[start]

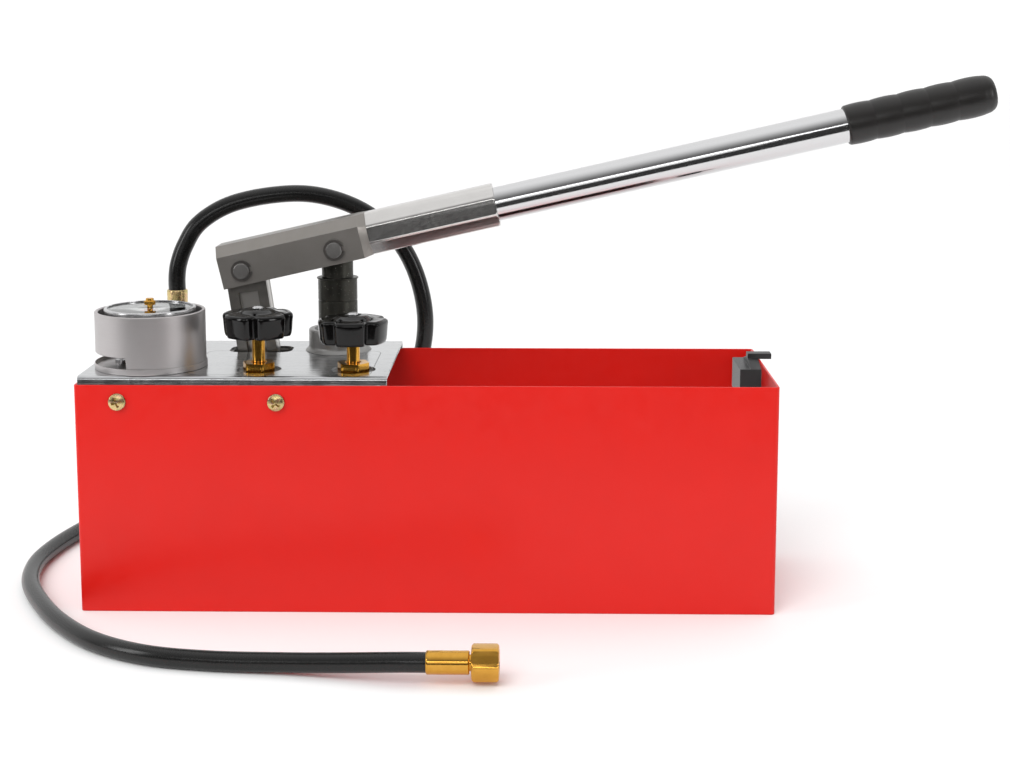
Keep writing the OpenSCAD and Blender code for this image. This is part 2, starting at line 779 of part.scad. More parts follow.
// Drag pointer that stays at the highest reading
module peak_pointer() {
  color("firebrick") translate([gauge_x, gauge_y, 0]) {
    translate([0, 0, dial_z + 3]) cylinder(d = 7, h = 1);
    rotate([0, 0, 200]) translate([-6, -0.6, dial_z + 3.2]) cube([28, 1.2, 0.5]);
  }
}

module reset_knob() {
  color("goldenrod") translate([gauge_x, gauge_y, 0]) {
    translate([0, 0, dial_z + 4]) cylinder(d = reset_d, h = 9);
    translate([0, 0, lens_z + lens_t + 2]) cylinder(d = 8, h = 5);
  }
}

module gauge_bezel() {
  color("silver") translate([gauge_x, gauge_y, 0]) difference() {
    translate([0, 0, case_top - 6]) cylinder(d = gauge_d + 3, h = 6 + lens_t + 0.6);
    translate([0, 0, case_top - 7]) cylinder(d = gauge_d + 0.2, h = 7 + lens_t - 0.2);
    translate([0, 0, case_top - 7]) cylinder(d = gauge_d - 2, h = 20);
  }
}

module gauge_lens() {
  color("aliceblue", 0.4) translate([gauge_x, gauge_y, lens_z + 0.1]) difference() {
    cylinder(d = gauge_d, h = lens_t - 0.4);
    translate([0, 0, -1]) cylinder(r = reset_d / 2 + run_fit, h = 5);
  }
}

// ---- valves ----

module valve_bonnets() {
  color("goldenrod") for (x = [left_x, right_x]) translate([x, valve_y, 0]) difference() {
    union() {
      translate([0, 0, plate_under - bonnet_x]) cylinder(d = bonnet_d, h = bonnet_x + 1);
      translate([0, 0, plate_under]) hex_bar(bonnet_af, bonnet_h);
    }
    translate([0, 0, plate_under - bonnet_x - 1])
      cylinder(r = spindle_d / 2 + run_fit, h = bonnet_x + bonnet_h + 2);
    translate([0, 0, plate_under - 6]) cylinder(r = spindle_d / 2 + 2, h = 3);
  }
}

// Packing rings in the bonnets
module bonnet_seals() {
  color("black") for (x = [left_x, right_x]) translate([x, valve_y, plate_under - 5.9])
    pipe(spindle_d / 2 + 1.9, spindle_d / 2 + run_fit, 2.8);
}

module valve_disc(x, lift) {
  translate([x, valve_y, seat_z + gap + lift]) difference() {
    cylinder(d = disc_d, h = disc_h);
    translate([0, 0, 1.5]) cylinder(r = disc_pin_d / 2 + run_fit, h = disc_h);
  }
}

module valve_spindle(x, lift) {
  translate([x, valve_y, seat_z + gap + lift]) {
    translate([0, 0, 2]) cylinder(d = disc_pin_d, h = disc_h);
    translate([0, 0, disc_h + gap])
      cylinder(d = spindle_d, h = knob_z + 3 - seat_z - disc_h - 2 * gap);
    translate([0, 0, knob_z - seat_z]) cylinder(d = knob_bore - 0.1, h = knob_h - 2);
  }
}

// A five-lobed knob with a domed crown, bored for its spindle
module star_knob(x, lift, turn) {
  translate([x, valve_y, knob_z + lift]) rotate([0, 0, turn]) difference() {
    union() {
      intersection() {
        cylinder(d = knob_d, h = knob_h + 4);
        translate([0, 0, knob_h + 4 - knob_d * 1.35]) sphere(r = knob_d * 1.35);
      }
      cylinder(d = 26, h = knob_h + 4);
    }
    for (k = [0 : lobes - 1]) rotate([0, 0, (k + 0.5) * 360 / lobes])
      translate([knob_d / 2 + 2.5, 0, -1]) cylinder(r = 6.5, h = knob_h + 10);
    translate([0, 0, -1]) cylinder(r = spindle_d / 2 + run_fit, h = 4.2);
    translate([0, 0, -1]) cylinder(d = knob_bore, h = knob_h);
    translate([0, 0, knob_h - 2]) cylinder(d = 4.1, h = 10);
  }
}

module knob_screw(x, lift) {
  translate([x, valve_y, knob_z + lift + knob_h + 4.05]) {
    intersection() {
      cylinder(d = 8, h = 2);
      translate([0, 0, -6]) sphere(r = 8);
    }
    translate([0, 0, -5.5]) cylinder(d = 4, h = 6);
  }
}

module release_disc() { color("goldenrod") valve_disc(left_x, left_lift); }
module release_spindle() { color("goldenrod") valve_spindle(left_x, left_lift); }
module release_knob() { color([0.08, 0.08, 0.08]) star_knob(left_x, left_lift, 54); }
module release_knob_screw() { color("silver") knob_screw(left_x, left_lift); }
module shutoff_disc() { color("goldenrod") valve_disc(right_x, 0); }
module shutoff_spindle() { color("goldenrod") valve_spindle(right_x, 0); }
module shutoff_knob() { color([0.08, 0.08, 0.08]) star_knob(right_x, 0, 18); }
module shutoff_knob_screw() { color("silver") knob_screw(right_x, 0); }

// ---- plunger ----

module plunger() {
  color([0.25, 0.25, 0.23]) translate([plunger_x, lever_y, 0]) difference() {
    union() {
      translate([0, 0, plunger_z]) cylinder(d = plunger_d, h = plunger_l);
      translate([0, 0, shoulder_z - 1]) cylinder(d = plunger_d + 1.6, h = 1);
      translate([0, 0, shoulder_z - 1]) cylinder(d = neck_d, h = pin_z - shoulder_z + 1);
      translate([0, -neck_d / 2, pin_z]) along_y() cylinder(d = neck_d, h = neck_d);
    }
    translate([0, -30, pin_z]) along_y() cylinder(r = pin_d / 2 + run_fit, h = 60);
    for (z = ring_zs) translate([0, 0, z])
      pipe(plunger_d / 2 + 1, plunger_d / 2 - ring_groove, ring_h + 0.2);
    translate([0, 0, shoulder_z - 18]) pipe(plunger_d / 2 + 1, plunger_d / 2 - 0.4, 0.8);
  }
}

module piston_rings() {
  color("black") for (z = ring_zs) translate([plunger_x, lever_y, z + 0.1])
    pipe(plunger_d / 2 + run_fit / 2, plunger_d / 2 - ring_groove + 0.1, ring_h);
}

// ---- lever ----

// The channel's outline seen along the lever, as [y, z], with bevelled upper edges
module channel_outline(inset) {
  w = channel_w / 2 - inset;
  top = channel_top - inset;
  b = channel_bevel - inset * 0.4;
  low = inset > 0 ? channel_bottom - 1 : channel_bottom;
  polygon([[-w, low], [w, low], [w, top - b], [w - b, top], [b - w, top], [-w, top - b]]);
}

module channel_bar(inset, x0, x1) {
  translate([x0, 0, 0]) rotate([90, 0, 90]) linear_extrude(x1 - x0) channel_outline(inset);
}

// The socket's eight-sided bar between two places along the lever
module socket_bar(x0, x1) {
  translate([x0, 0, axis_rise]) along_x() rotate([0, 0, 22.5])
    cylinder(r = socket_af / 2 / cos(22.5), h = x1 - x0, $fn = 8);
}

module lever_channel() {
  color("gray") lever_frame() difference() {
    union() {
      difference() {
        channel_bar(0, channel_x0, channel_x1 - 6);
        channel_bar(channel_wall, channel_x0 - 1, channel_x1 - channel_end_t);
      }
      hull() {
        channel_bar(0, channel_x1 - 6.5, channel_x1 - 6);
        socket_bar(channel_x1 - 0.5, channel_x1);
      }
    }
    for (x = [-pin_span, 0]) translate([x, -40, 0]) along_y()
      cylinder(r = pin_d / 2 + 0.01, h = 80);
  }
}

module lever_socket() {
  color("silver") lever_frame() difference() {
    socket_bar(channel_x1, socket_x1);
    translate([tube_x0 - 0.5, 0, axis_rise]) along_x()
      cylinder(r = tube_d / 2 + run_fit, h = socket_l);
  }
}

module lever_tube() {
  color("silver") lever_frame() translate([tube_x0, 0, axis_rise]) along_x()
    pipe(tube_d / 2, tube_d / 2 - tube_wall, grip_x1 - grip_cap - 1 - tube_x0);
}

// Grip with a rolled outline and a closed round end
module lever_grip() {
  r = grip_d / 2;
  rings = 5;
  pitch = (grip_l - 18) / rings;
  color([0.1, 0.1, 0.1]) lever_frame() translate([grip_x0, 0, axis_rise]) along_x() difference() {
    union() {
      cylinder(r = r - 1, h = grip_l - 8);
      for (i = [0 : rings - 1]) translate([0, 0, 4 + i * pitch]) cylinder(r = r, h = pitch * 0.6);
      translate([0, 0, grip_l - 8]) cylinder(r1 = r - 1, r2 = r - 5, h = 8);
    }
    translate([0, 0, -1]) cylinder(r = tube_d / 2 + run_fit, h = grip_l - grip_cap + 1);
  }
}

module lever_pins() {
  half = channel_w / 2 + 3.5;
  color("silver") lever_frame() for (x = [-pin_span, 0]) translate([x, -half, 0]) along_y()
    difference() {
      cylinder(d = pin_d, h = 2 * half);
      for (z = [1.8, 2 * half - 3]) translate([0, 0, z]) pipe(pin_d, pin_d / 2 - 0.7, 1.2);
    }
}

// Snap rings in the grooves at the ends of the lever pins
module pin_circlips() {
  half = channel_w / 2 + 3.5;
  color("dimgray") lever_frame() for (x = [-pin_span, 0], z = [1.9, 2 * half - 2.9])
    translate([x, -half + z, 0]) along_y() difference() {
      pipe(pin_d / 2 + 2, pin_d / 2 - 0.6, 1);
      translate([0, -2, -1]) cube([20, 4, 3]);
    }
}

// ---- link ----

module link() {
  color("gray") difference() {
    union() {
      link_frame() {
        translate([0, -link_t / 2, 0]) along_y() cylinder(r = eye_r, h = link_t);
        box([-link_w / 2, -link_t / 2, -link_l], [link_w / 2, link_t / 2, 0]);
      }
      translate([foot_x, lever_y - link_t / 2, foot_eye_z])
        along_y() cylinder(r = foot_eye_r, h = link_t);
    }
    link_frame() {
      translate([0, -30, 0]) along_y() cylinder(r = pin_d / 2 + 2 + 0.02, h = 60);
      for (s = [-1, 1]) translate([0, s * link_t / 2, 0])
        box([-7.5, -6, -link_l + foot_eye_r + 6], [7.5, 6, -eye_r - 3]);
    }
    translate([foot_x, lever_y - 30, foot_eye_z]) along_y() cylinder(r = open_r, h = 60);
  }
}

module link_bush() {
  color("goldenrod") link_frame() translate([0, -link_t / 2, 0]) along_y()
    pipe(pin_d / 2 + 2, pin_d / 2 + run_fit, link_t);
}

// Spacers between the link and the channel's cheeks
module link_spacers() {
  t = (channel_inner_w - link_t) / 2 - gap;
  color("silver") link_frame() for (s = [0, 1])
    translate([0, s > 0 ? link_t / 2 : -link_t / 2 - t, 0]) along_y()
      pipe(pin_d / 2 + 4, pin_d / 2 + run_fit, t);
}

// ---- hose ----

// Fitting in the pump body with the ferrule that holds the hose's upper end
module hose_adapter() {
  color("goldenrod") translate([hose_x, hose_y, 0]) difference() {
    union() {
      translate([0, 0, plate_under - port_depth + 1]) cylinder(d = port_d, h = port_depth);
      translate([0, 0, plate_under]) hex_bar(17, 9);
      translate([0, 0, plate_under + 8]) cylinder(d = 11, h = 4);
      translate([0, 0, plate_under + 11]) cylinder(d = 16, h = hose_z - plate_under - 11);
    }
    translate([0, 0, plate_under - port_depth]) cylinder(d = 5, h = hose_z - plate_under);
  }
}

module hose() {
  color([0.1, 0.1, 0.1]) sweep_tube(smooth(HOSE_ROUTE, hose_steps), hose_d / 2, hose_sides,
    [0, 1, 0]);
}

// Ferrule, neck and collar at the free end; the collar stays inside the swivel nut
module hose_end_fitting() {
  color("goldenrod") translate([hose_end_x, fitting_y, fitting_z]) along_x() difference() {
    union() {
      cylinder(d = ferrule_d, h = ferrule_l);
      cylinder(d = 10.6, h = ferrule_l + 1 + nut_back + 1);
      translate([0, 0, ferrule_l + 1 + nut_back + gap]) cylinder(r = thread_r - 0.3, h = nut_recess - 2 * gap);
    }
    translate([0, 0, 4]) cylinder(d = 6, h = 60);
  }
}

module swivel_nut() {
  color("gold") translate([nut_x, fitting_y, fitting_z]) along_x() difference() {
    rotate([0, 0, nut_turn]) hex_bar(nut_af, nut_l);
    translate([0, 0, -1]) cylinder(r = 5.3 + gap, h = nut_l);
    translate([0, 0, nut_back]) cylinder(r = thread_r + 0.7, h = nut_recess);
    translate([0, 0, nut_back + nut_recess]) cylinder(r = thread_r, h = nut_l);
  }
}

tank();
cover_plate();
plate_screws();
plate_nuts();
lever_rest_clip();
clip_screws();
pump_body();
gallery_plugs();
cylinder_barrel();
cylinder_collar();
gland_seal();
gland_wiper();
foot_valve_body();
suction_seat();
suction_ball();
ball_stop_pin();
suction_strainer();
delivery_ball();
delivery_spring();
riser_pipe();
link_bracket();
link_pivot_pin();
gauge_guard();
guard_ring();
guard_screws();
gauge_stem();
gauge_case();
bourdon_tube();
gauge_movement();
gauge_dial();
gauge_pointer();
peak_pointer();
reset_knob();
gauge_bezel();
gauge_lens();
valve_bonnets();
bonnet_seals();
release_disc();
release_spindle();
release_knob();
release_knob_screw();
shutoff_disc();
shutoff_spindle();
shutoff_knob();
shutoff_knob_screw();
plunger();
piston_rings();
lever_channel();
lever_socket();
lever_tube();
lever_grip();
lever_pins();
pin_circlips();
link();
link_bush();
link_spacers();
hose_adapter();
hose();
hose_end_fitting();
swivel_nut();
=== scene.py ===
# %% [markdown]
# # A hand-operated pressure-testing pump
#
# The real machine is an open steel tank of water with a lever pump hung under a cover plate at
# its left end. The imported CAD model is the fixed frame: every piece here is built round its
# nodes, in the same axes (+X right, +Y back, +Z up), and rides on one of its bodies.
#
# Shapes are written in millimetres, as on a drawing, and turned to metres in one place.

import bmesh
import bpy
import numpy as np
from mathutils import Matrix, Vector


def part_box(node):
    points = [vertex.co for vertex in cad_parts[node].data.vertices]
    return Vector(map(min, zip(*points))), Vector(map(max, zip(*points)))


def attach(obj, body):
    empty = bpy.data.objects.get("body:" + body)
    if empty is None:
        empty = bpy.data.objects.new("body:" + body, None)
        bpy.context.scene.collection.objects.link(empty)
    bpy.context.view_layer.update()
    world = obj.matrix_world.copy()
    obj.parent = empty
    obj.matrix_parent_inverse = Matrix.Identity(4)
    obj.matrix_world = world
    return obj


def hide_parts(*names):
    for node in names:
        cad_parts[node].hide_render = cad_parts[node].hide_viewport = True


MM = 0.001
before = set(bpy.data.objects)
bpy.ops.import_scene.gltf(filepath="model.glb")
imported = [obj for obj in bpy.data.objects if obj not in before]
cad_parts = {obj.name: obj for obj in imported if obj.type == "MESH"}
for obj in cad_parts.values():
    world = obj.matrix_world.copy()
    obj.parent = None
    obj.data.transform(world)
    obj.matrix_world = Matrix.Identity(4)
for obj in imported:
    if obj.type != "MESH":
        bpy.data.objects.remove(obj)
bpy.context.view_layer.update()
print("nodes:", len(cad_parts))

# %% [markdown]
# ## The camera
#
# A product picture of a long low machine is taken from a little above its rim with a fairly
# long lens, so that the tank stays nearly rectangular. Tilting a camera down makes upright
# edges lean; a small vertical shift takes part of that tilt away, as a view camera does.

# %% Camera
CAMERA_PLACE = (0.0761, -1.2274, 0.4072)
CAMERA_PITCH = 8.048
CAMERA_YAW = 0.985
LENS_MM = 59.35
SHIFT_UP = -0.1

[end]

→ EXERCISE PROMPT:
Retype only this portion of the data above: the line containing "cylinder_collar();", the line containing "zip(*points))), Vector(map(max, zip(*points)))", and all lines between them, exactly.

→ COMPLETE RESPONSE:
cylinder_collar();
gland_seal();
gland_wiper();
foot_valve_body();
suction_seat();
suction_ball();
ball_stop_pin();
suction_strainer();
delivery_ball();
delivery_spring();
riser_pipe();
link_bracket();
link_pivot_pin();
gauge_guard();
guard_ring();
guard_screws();
gauge_stem();
gauge_case();
bourdon_tube();
gauge_movement();
gauge_dial();
gauge_pointer();
peak_pointer();
reset_knob();
gauge_bezel();
gauge_lens();
valve_bonnets();
bonnet_seals();
release_disc();
release_spindle();
release_knob();
release_knob_screw();
shutoff_disc();
shutoff_spindle();
shutoff_knob();
shutoff_knob_screw();
plunger();
piston_rings();
lever_channel();
lever_socket();
lever_tube();
lever_grip();
lever_pins();
pin_circlips();
link();
link_bush();
link_spacers();
hose_adapter();
hose();
hose_end_fitting();
swivel_nut();
=== scene.py ===
# %% [markdown]
# # A hand-operated pressure-testing pump
#
# The real machine is an open steel tank of water with a lever pump hung under a cover plate at
# its left end. The imported CAD model is the fixed frame: every piece here is built round its
# nodes, in the same axes (+X right, +Y back, +Z up), and rides on one of its bodies.
#
# Shapes are written in millimetres, as on a drawing, and turned to metres in one place.

import bmesh
import bpy
import numpy as np
from mathutils import Matrix, Vector


def part_box(node):
    points = [vertex.co for vertex in cad_parts[node].data.vertices]
    return Vector(map(min, zip(*points))), Vector(map(max, zip(*points)))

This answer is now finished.